I wasn't making any Mac vs. Windows vs. anything else comments. Only that this same error will come up when the host key in your local directory for your user doesn't match the host key stored the last time you went to that machine.
Usually it happens when the machine is reloaded, or moved to a new virtual, or... anything that makes SSH on the other side have a new private key.
The "fix" is easy - go into the local cache file and remove the entry line for that machine. It's cut off in the example above, but it tells you the file/location of your local cache file. vi <filename> ... down to the line for that machine, dd, :wq!, done.
Standard UNIX OpenSSH admin stuff here. Nothing Mac about it, other than Mac's run on a flavor of BSD, kinda...
For a longer-term solution -- when setting up a new Unix system, create SSH keypair during the install, copy the public key to your local machine, use keypair access only, and turn off password login support.
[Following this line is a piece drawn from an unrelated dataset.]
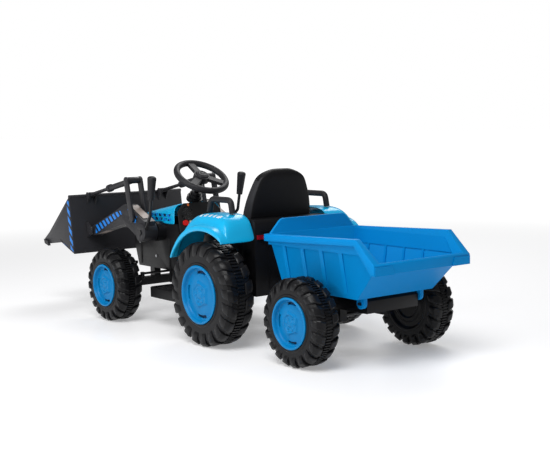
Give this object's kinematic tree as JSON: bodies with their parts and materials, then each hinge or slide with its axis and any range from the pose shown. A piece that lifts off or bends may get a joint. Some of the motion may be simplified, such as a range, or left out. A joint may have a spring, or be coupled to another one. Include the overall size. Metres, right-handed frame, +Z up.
{
  "type": "ride-on toy tractor",
  "caption": "Ride-on toy tractor with a lifting front loader, tilting bucket, steering front axle and a two-wheeled tipping trailer.",
  "frame": {"origin": "on the ground, midway between the bucket's cutting edge and the trailer's tail lip, on the middle plane", "axes": "+Z up; the tractor faces -Y, so +Y runs back to the trailer; +X is the rider's left"},
  "size_m": [0.55, 1.668, 0.5149],
  "materials": {
    "battery_grey": "matte",
    "body_black": "satin moulded",
    "button_red": "gloss",
    "clear_lens": "clear",
    "dash_grey": "satin",
    "gauge_face": "satin",
    "gloss_blue": "gloss",
    "grip_black": "satin",
    "lamp_amber": "gloss",
    "lamp_red": "gloss",
    "rim_blue": "gloss",
    "rocker_white": "gloss",
    "steel": "black paint",
    "tub_blue": "satin",
    "tyre_black": "semi-gloss moulded"
  },
  "bodies": {
    "tractor": {"lower_body": "body_black", "hood": "gloss_blue", "grille": "body_black", "headlights": "clear_lens", "dash_panel": "dash_grey", "gauge": "gauge_face", "gauge_lens": "clear_lens", "dash_lamp": "lamp_amber", "column_boot": "body_black", "fender_left": "gloss_blue", "fender_right": "gloss_blue", "fender_handles": "body_black", "seat_base": "body_black", "seat_back": "body_black", "footboard_left": "body_black", "footboard_right": "body_black", "rear_axle": "steel", "loader_axles": "steel", "battery": "battery_grey", "drive_gearboxes": "battery_grey", "tail_lamps": "lamp_red", "hitch_bracket": "steel", "body_screws": "steel", "front_axle_beam": "steel"},
    "steering": {"steering_wheel": "grip_black", "steering_cap": "grip_black", "steering_shaft": "steel"},
    "knuckle_l": {"knuckle_left": "steel"},
    "knuckle_r": {"knuckle_right": "steel"},
    "tie_link": {"tie_rod": "steel"},
    "loader": {"loader_arm_left": "body_black", "loader_arm_right": "body_black", "loader_cross_tube": "steel", "lever_rods": "steel", "lever_grips": "grip_black"},
    "fork_l": {"tilt_fork_left": "body_black"},
    "fork_r": {"tilt_fork_right": "body_black"},
    "link_l": {"tilt_link_left": "body_black"},
    "link_r": {"tilt_link_right": "body_black"},
    "bucket": {"bucket_shell": "body_black", "bucket_brackets": "body_black"},
    "trailer": {"trailer_chassis": "body_black", "trailer_axle": "steel", "tip_pin": "steel"},
    "tub_body": {"tub": "tub_blue"},
    "power": {"power_button": "button_red"},
    "rocker": {"direction_rocker": "rocker_white"},
    "pedal_body": {"pedal": "body_black"},
    "wheel_front_left": {"tyre_front_left": "tyre_black", "rim_front_left": "rim_blue"},
    "wheel_front_right": {"tyre_front_right": "tyre_black", "rim_front_right": "rim_blue"},
    "wheel_rear_left": {"tyre_rear_left": "tyre_black", "rim_rear_left": "rim_blue"},
    "wheel_rear_right": {"tyre_rear_right": "tyre_black", "rim_rear_right": "rim_blue"},
    "wheel_trailer_left": {"tyre_trailer_left": "tyre_black", "rim_trailer_left": "rim_blue"},
    "wheel_trailer_right": {"tyre_trailer_right": "tyre_black", "rim_trailer_right": "rim_blue"}
  },
  "joints": [
    {"name": "steering_turn", "type": "hinge", "parent": "tractor", "child": "steering", "pos_m": [0, -0.154, 0.462], "axis": [0, 0.5177, 0.8555], "range_deg": [-28, 28]},
    {"name": "steer_left", "type": "hinge", "parent": "tractor", "child": "knuckle_l", "pos_m": [0.15, -0.335, 0.117], "axis": [0, 0, 1], "range_deg": [-25, 25]},
    {"name": "steer_right", "type": "hinge", "parent": "tractor", "child": "knuckle_r", "pos_m": [-0.15, -0.335, 0.117], "axis": [0, 0, 1], "range_deg": [-25, 25]},
    {"name": "tie_rod_pivot", "type": "hinge", "parent": "knuckle_l", "child": "tie_link", "pos_m": [0.15, -0.29, 0.148], "axis": [0, 0, 1], "range_deg": [-25, 25]},
    {"name": "wheel_spin_front_left", "type": "hinge", "parent": "knuckle_l", "child": "wheel_front_left", "pos_m": [0.229, -0.335, 0.117], "axis": [1, 0, 0], "continuous": true},
    {"name": "wheel_spin_rear_left", "type": "hinge", "parent": "tractor", "child": "wheel_rear_left", "pos_m": [0.225, 0.217, 0.15], "axis": [1, 0, 0], "continuous": true},
    {"name": "wheel_spin_trailer_left", "type": "hinge", "parent": "trailer", "child": "wheel_trailer_left", "pos_m": [0.21, 0.598, 0.117], "axis": [1, 0, 0], "continuous": true},
    {"name": "wheel_spin_front_right", "type": "hinge", "parent": "knuckle_r", "child": "wheel_front_right", "pos_m": [-0.229, -0.335, 0.117], "axis": [1, 0, 0], "continuous": true},
    {"name": "wheel_spin_rear_right", "type": "hinge", "parent": "tractor", "child": "wheel_rear_right", "pos_m": [-0.225, 0.217, 0.15], "axis": [1, 0, 0], "continuous": true},
    {"name": "wheel_spin_trailer_right", "type": "hinge", "parent": "trailer", "child": "wheel_trailer_right", "pos_m": [-0.21, 0.598, 0.117], "axis": [1, 0, 0], "continuous": true},
    {"name": "loader_lift", "type": "hinge", "parent": "tractor", "child": "loader", "pos_m": [0, -0.261, 0.286], "axis": [-1, 0, 0], "range_deg": [-20, 35]},
    {"name": "bucket_tilt", "type": "hinge", "parent": "loader", "child": "bucket", "pos_m": [0, -0.593, 0.27], "axis": [1, 0, 0], "range_deg": [-30, 45]},
    {"name": "tilt_fork_left_pivot", "type": "hinge", "parent": "loader", "child": "fork_l", "pos_m": [0.146, -0.309, 0.328], "axis": [1, 0, 0], "range_deg": [-30, 45]},
    {"name": "tilt_link_left_pivot", "type": "hinge", "parent": "fork_l", "child": "link_l", "pos_m": [0.146, -0.338, 0.452], "axis": [1, 0, 0], "range_deg": [-45, 30]},
    {"name": "tilt_fork_right_pivot", "type": "hinge", "parent": "loader", "child": "fork_r", "pos_m": [-0.146, -0.309, 0.328], "axis": [1, 0, 0], "range_deg": [-30, 45]},
    {"name": "tilt_link_right_pivot", "type": "hinge", "parent": "fork_r", "child": "link_r", "pos_m": [-0.146, -0.338, 0.452], "axis": [1, 0, 0], "range_deg": [-45, 30]},
    {"name": "trailer_yaw", "type": "hinge", "parent": "tractor", "child": "trailer", "pos_m": [0, 0.34, 0.152], "axis": [0, 0, 1], "range_deg": [-18, 18]},
    {"name": "tub_tip", "type": "hinge", "parent": "trailer", "child": "tub_body", "pos_m": [0, 0.714, 0.166], "axis": [-1, 0, 0], "range_deg": [0, 45]},
    {"name": "power_press", "type": "slide", "parent": "tractor", "child": "power", "axis": [0, -0.9772, -0.2124], "range_m": [0, 0.003], "stiffness_N_per_m": 400, "springref_m": -0.001},
    {"name": "direction_rock", "type": "hinge", "parent": "tractor", "child": "rocker", "pos_m": [0.038, -0.16399, 0.31634], "axis": [1, 0, 0], "range_deg": [-8, 8]},
    {"name": "pedal_press", "type": "hinge", "parent": "tractor", "child": "pedal_body", "pos_m": [-0.14, -0.074, 0.126], "axis": [1, 0, 0], "range_deg": [0, 12], "stiffness_Nm_per_rad": 6, "springref_deg": -2.86}
  ],
  "couplings": [
    {"joint": "steer_left", "follows": "steering_turn", "ratio": 0.88889},
    {"joint": "steer_right", "follows": "steering_turn", "ratio": 0.88889},
    {"joint": "tie_rod_pivot", "follows": "steering_turn", "ratio": -0.88889},
    {"joint": "tilt_fork_left_pivot", "follows": "bucket_tilt", "ratio": 1},
    {"joint": "tilt_link_left_pivot", "follows": "bucket_tilt", "ratio": -1},
    {"joint": "tilt_fork_right_pivot", "follows": "bucket_tilt", "ratio": 1},
    {"joint": "tilt_link_right_pivot", "follows": "bucket_tilt", "ratio": -1}
  ]
}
That'd be "normal" keypair use in a production Unix environment.
But that's a bit "hardcore" for the average non-production system SSH user.
No "Mac attitude" from me here on this one. This is just basic OpenSSH usage stuff. The wording of the error itself comes from the OpenSSH folks, not Apple, not HP (HP-UX), not IBM (AIX), not Oracle/Sun (Solaris), etc etc etc... it's the same error on all platforms that rely on OpenSSH upstream unless the vendor decided to repackage OpenSSH and change all the error messages, and that'd be crazy, since all the books, websites, and other references would have this error message in them... since OpenSSH began.
I first saw this error message sometime around 1991 or so, I suppose. Long ago enough that I don't remember. Don't think I needed the O'Reilly book on OpenSSH to figure this one out.... needed the book back then to figure out how to build keystores for multiple admins using key-based logins without passwords though.
Some tools have come along since then that make that part a little easier... but it's still pretty hokey. Most of the other methods of user authentication are worse than just managing your key cache...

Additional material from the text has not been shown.